Under this plan, the account holder can make contributions both as an employer and an employee. As an employee, you can elect to defer up to 100% of your earned income up to the annual contribution limit, which is $19,500 for 2020. And as an employer, you can make an additional contribution of up to 25% of your compensation, as long as your total contributions don’t exceed the limit of $57,000 for 2020.
Self-Employed 401(k)s don’t have setup or ongoing maintenance fees, but you’ll need to file an annual report if your business earns more than $250,000 in assets.
When deciding between a SIMPLE IRA vs. SEP IRA, or one of the alternatives we mentioned, the major considerations to keep in mind are how each plan is funded, and their contribution limits.
More generally, SIMPLE IRAs work for business owners with employees who want to set up low-cost, easily manageable retirement plans for their staff.
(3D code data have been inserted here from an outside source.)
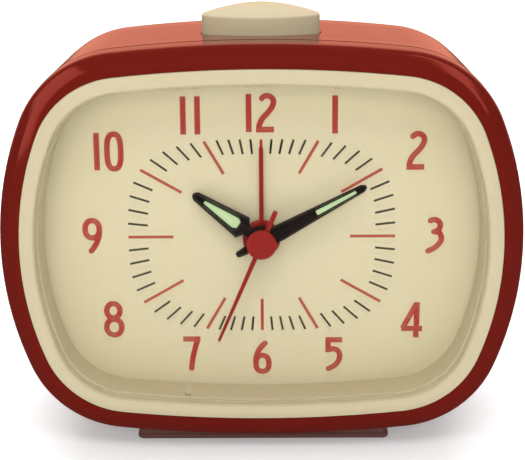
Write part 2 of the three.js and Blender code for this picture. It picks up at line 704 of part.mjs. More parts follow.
function makePositiveContact() {
  const sheet = box(28.4, 28.9, 22, 33, -29.5, -16);
  return join(sheet, bar(1.6, 27.3, 28.6, battery.y, battery.z, 10));
}

function makeNegativeContact() {
  const sheet = box(-28.9, -28.4, 22, 33, -29.5, -16);
  const shape = { startRadius: 4.2, endRadius: 2.2, length: 4.2, turns: 3 };
  const points = coilPoints(shape, (a, b, along) => [-28.4 + along, battery.y + a, battery.z + b]);
  return join(sheet, wire(points, 0.35, 36, 4));
}

function makeBuzzerCup() {
  return cut(rod(buzzer.radius, 30, 37.6, 0, buzzer.z, 20), rod(buzzer.radius - 1.2, 31.2, 39, 0, buzzer.z, 20));
}

function makeBuzzerDisc() {
  return rod(8.4, 31.5, 31.9, 0, buzzer.z, 20);
}

function makeLamp() {
  const body = box(lamp.x - 1.2, lamp.x + 1.2, lamp.y - 1.2, lamp.y + 1.2, -38.3, -36);
  return join(body, post(0.75, -36.2, -35.2, lamp.x, lamp.y, 8));
}

function makePositiveLead() {
  return wire([[30.2, 21.8, -15.8], [30.2, 21.8, -10], [26, 17, -6], [19.9, 13, -5]], 0.45, 12);
}

function makeNegativeLead() {
  return wire([[-30.2, 21.8, -15.8], [-30.2, 21.8, -10], [-26, 17, -6], [-19.9, 13, -5]], 0.45, 12);
}

// ---- assembly ----
const clock = new THREE.Group();
const fromDial = new THREE.Group();
fromDial.position.set(0, -middleY, dialHeight);
clock.add(fromDial);

function add(name, solid, material) {
  const mesh = new THREE.Mesh(toGeometry(solid), material);
  mesh.name = name;
  fromDial.add(mesh);
}

add('front_shell', makeFrontShell(), redPlastic);
add('rear_shell', makeRearShell(), redPlastic);
add('bezel', makeBezel(), creamPlastic);
add('lens', makeLens(), clearPlastic);
add('base_foot', makeFoot(), footPlastic);
caseScrewPlaces().forEach((place, i) => add(`case_screw_${i + 1}`, makeCaseScrew(place), steel));
[-1, 1].forEach((side, i) => add(`foot_screw_${i + 1}`, makeFootScrew(side), steel));

add('snooze_button', makeButton(), creamPlastic);
add('snooze_spring', makeButtonSpring(), steel);
add('button_board', makeButtonBoard(), circuitGreen);
add('tact_switch', makeTactSwitch(), blackPlastic);
add('battery_door', makeBatteryDoor(), redPlastic);
add('alarm_switch', makeSlider(), blackPlastic);
add('time_set_knob', makeKnob(-1, 11.3), blackPlastic);
add('alarm_set_knob', makeKnob(1, 11.3), blackPlastic);

add('dial', makeDial(), dialCard);
add('dial_carrier', makeDialCarrier(), blackPlastic);
[-1, 1].forEach((side, i) => add(`carrier_screw_${i + 1}`, makeSmallScrew(side * 49.3, 0, 2.5, 6), steel));
[-1, 1].forEach((side, i) => add(`movement_screw_${i + 1}`, makeSmallScrew(side * lugX, lugZ, 4, 3), steel));

add('alarm_hand', makeAlarmHand(), redPaint);
add('hour_hand', makeHourHand(), blackPaint);
add('hour_hand_lume', makeLume(hourSlot, handAngle.hour, -3.1, -2.8), lumePaint);
add('minute_hand', makeMinuteHand(), blackPaint);
add('minute_hand_lume', makeLume(minuteSlot, handAngle.minute, -4.5, -4.2), lumePaint);
add('second_hand', makeSecondHand(), redPaint);
add('second_hand_cap', makeCap(), redPaint);

add('movement_front_case', makeMovementFront(), blackPlastic);
add('movement_middle_plate', makeMovementPlate(), naturalPlastic);
add('movement_back_case', makeMovementBack(), blackPlastic);
add('alarm_wheel', makeAlarmWheel(), naturalPlastic);
add('alarm_setting_pinion', makeAlarmPinion(), naturalPlastic);
add('hour_wheel', makeHourWheel(), whitePlastic);
add('cannon_pinion', makeCannonPinion(), brass);
add('time_setting_wheel', makeSettingWheel(), naturalPlastic);
add('centre_wheel', makeCentreWheel(), whitePlastic);
add('third_wheel', makeThirdWheel(), whitePlastic);
add('seconds_wheel', makeSecondsWheel(), whitePlastic);
add('intermediate_wheel', makeIntermediateWheel(), naturalPlastic);
add('rotor', makeRotor(), magnetGrey);

add('stator', makeStator(), steel);
add('coil_core', makeCoilCore(), steel);
add('coil_bobbin', makeCoilBobbin(), blackPlastic);
add('coil_winding', makeCoilWinding(), copper);
add('circuit_board', makeCircuitBoard(), circuitGreen);
add('quartz_crystal', makeCrystal(), steel);
add('alarm_contact', makeAlarmContact(), brass);

add('aa_battery', makeBattery(), batterySleeve);
add('positive_contact', makePositiveContact(), steel);
add('negative_contact', makeNegativeContact(), steel);
add('positive_lead', makePositiveLead(), redPlastic);
add('negative_lead', makeNegativeLead(), blackPlastic);
add('buzzer_cup', makeBuzzerCup(), blackPlastic);
add('buzzer_disc', makeBuzzerDisc(), brass);
add('dial_lamp', makeLamp(), whitePlastic);

export default clock;
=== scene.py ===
# A battery travel alarm clock: its looks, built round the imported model.
import math

import bmesh
import bpy
import numpy as np
from mathutils import Matrix, Vector


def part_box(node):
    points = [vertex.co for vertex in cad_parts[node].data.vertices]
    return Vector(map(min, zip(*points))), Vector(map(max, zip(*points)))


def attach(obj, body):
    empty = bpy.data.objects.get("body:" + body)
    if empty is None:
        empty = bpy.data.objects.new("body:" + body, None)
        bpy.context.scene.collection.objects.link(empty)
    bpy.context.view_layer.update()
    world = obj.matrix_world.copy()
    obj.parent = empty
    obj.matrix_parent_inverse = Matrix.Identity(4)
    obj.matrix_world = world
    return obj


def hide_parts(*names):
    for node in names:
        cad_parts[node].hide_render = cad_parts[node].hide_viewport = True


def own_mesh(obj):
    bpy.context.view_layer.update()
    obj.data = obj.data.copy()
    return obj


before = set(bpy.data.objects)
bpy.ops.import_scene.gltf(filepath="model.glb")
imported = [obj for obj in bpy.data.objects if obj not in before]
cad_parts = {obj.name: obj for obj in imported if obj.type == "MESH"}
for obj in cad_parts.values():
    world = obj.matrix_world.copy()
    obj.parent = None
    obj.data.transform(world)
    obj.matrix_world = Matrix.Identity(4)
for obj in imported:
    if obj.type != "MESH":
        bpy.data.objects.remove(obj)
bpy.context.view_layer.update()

mm = 0.001

# The dial's centre, from the cap of the hands and the front of the dial card.
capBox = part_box("second_hand_cap")
dialX = 0.0
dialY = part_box("dial")[0][1]
dialZ = round((capBox[0][2] + capBox[1][2]) / 2, 5)
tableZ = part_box("base_foot")[0][2]


cameraSet = {
    "place": (3.0, -290.0, 84.42),  # from the dial's centre, mm
    "pitch": 15.97, "yaw": -0.557, "roll": -0.42,  # degrees
    "lens": 97.9, "sensor": 36.0,
}


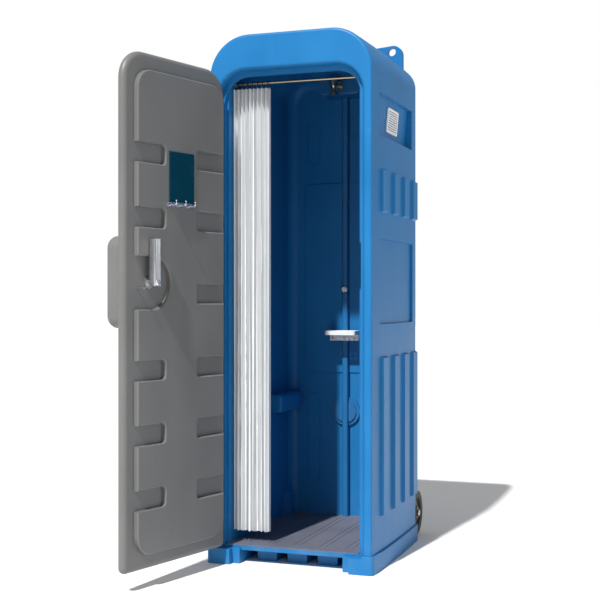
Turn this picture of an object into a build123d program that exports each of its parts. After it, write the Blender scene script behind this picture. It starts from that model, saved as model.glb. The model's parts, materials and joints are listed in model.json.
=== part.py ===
"""Portable moulded shower cubicle on rear wheels, with a hinged door.

Axes: +X to the right of a person who faces the door, +Y to the back, +Z up.
The origin lies on the ground at the centre of the cabin's footprint.  The door
stands open at rest.  Sizes are in millimetres.
"""
import math
import os

from build123d import *

os.makedirs("parts", exist_ok=True)

# ---- cabin -----------------------------------------------------------------
WIDTH = 736.0            # across the front corners
DEPTH = 880.0
HEIGHT = 2300.0          # ground to the top of the roof
BULGE = 8.0              # outward bow of each side in plan
ARCH_RADIUS = 180.0      # where the sides turn into the roof
REAR_RADIUS = 150.0      # rear corners in plan
ROOF_REAR_RADIUS = 145.0
ROOF_OVERHANG = 1.0      # how far this curve starts behind the back
SIDE_WALL = 68.0
REAR_WALL = 37.0
CAVITY_CORNER = 45.0     # rear corners of the room inside
CORNER_LENGTH = 180.0    # rear corner posts, front to back
CORNER_WIDTH = 138.0     # rear corner posts, across

# ---- base ------------------------------------------------------------------
SKIRT_TOP = 77.0
SKIRT_LIP = 10.0         # how far the skirt stands out around the walls
SKIRT_CHAMFER = 3.0
SKIRT_FRONT_RADIUS = 20.0
FOOT_WIDTH = 98.0        # front feet, in from the sides
STEP_WIDTH = 35.0        # step beside each foot
STEP_SETBACK = 22.0
SILL_GAP = 8.0           # under the shut door
SILL_ROUND = 3.0
DECK_BOTTOM = 56.0
TRAY_THICKNESS = 3.0
RUNNER_WIDTH = 85.0
RUNNER_PITCH = 140.0
RUNNER_SETBACK = 115.0
RUNNER_FLARE = 8.0       # the runners widen upwards
GROOVE_PITCH = 118.0     # pairs of fine grooves in the floor tray
GROOVE_PAIR = 27.0
GROOVE_WIDTH = 3.0
GROOVE_DEPTH = 1.4
GROOVE_MARGINS = (70.0, 60.0)
DRAIN_RADIUS = 24.0
DRAIN_X = -59.0          # between two pairs of grooves
DRAIN_SETBACK = 30.0
DRAIN_PLATE = 2.4
DRAIN_HOLES = ((14.0, 8, 3.0), (6.0, 4, 2.0))    # circle radius, count, hole radius

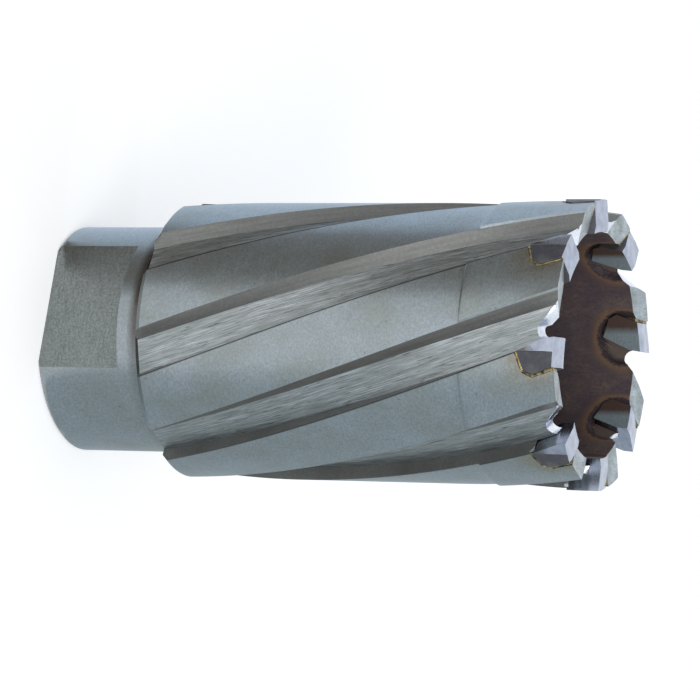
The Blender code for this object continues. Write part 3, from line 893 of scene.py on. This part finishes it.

On the other hand, SEP IRAs are a great option for businesses for whom cash flow is an issue, since there are no employer contribution requirements, and employers can adjust their contribution amounts each year. Contribution limits are also more generous for SEP IRAs than SIMPLE IRAs. For those same reasons, SEP IRAs are especially good options for self-employed individuals.
We hope this guide to SIMPLE IRAs vs. SEP IRAs has provided you with a useful cheat sheet about these two popular retirement plans for small business owners. But even with this information under your belt, we still recommend consulting with an accountant, financial advisor, or other small business expert before committing to either of these or another type of retirement plan. We know you want to provide the best possible fringe benefits for your employees (and yourself!), so it’s worth doing a little extra due diligence.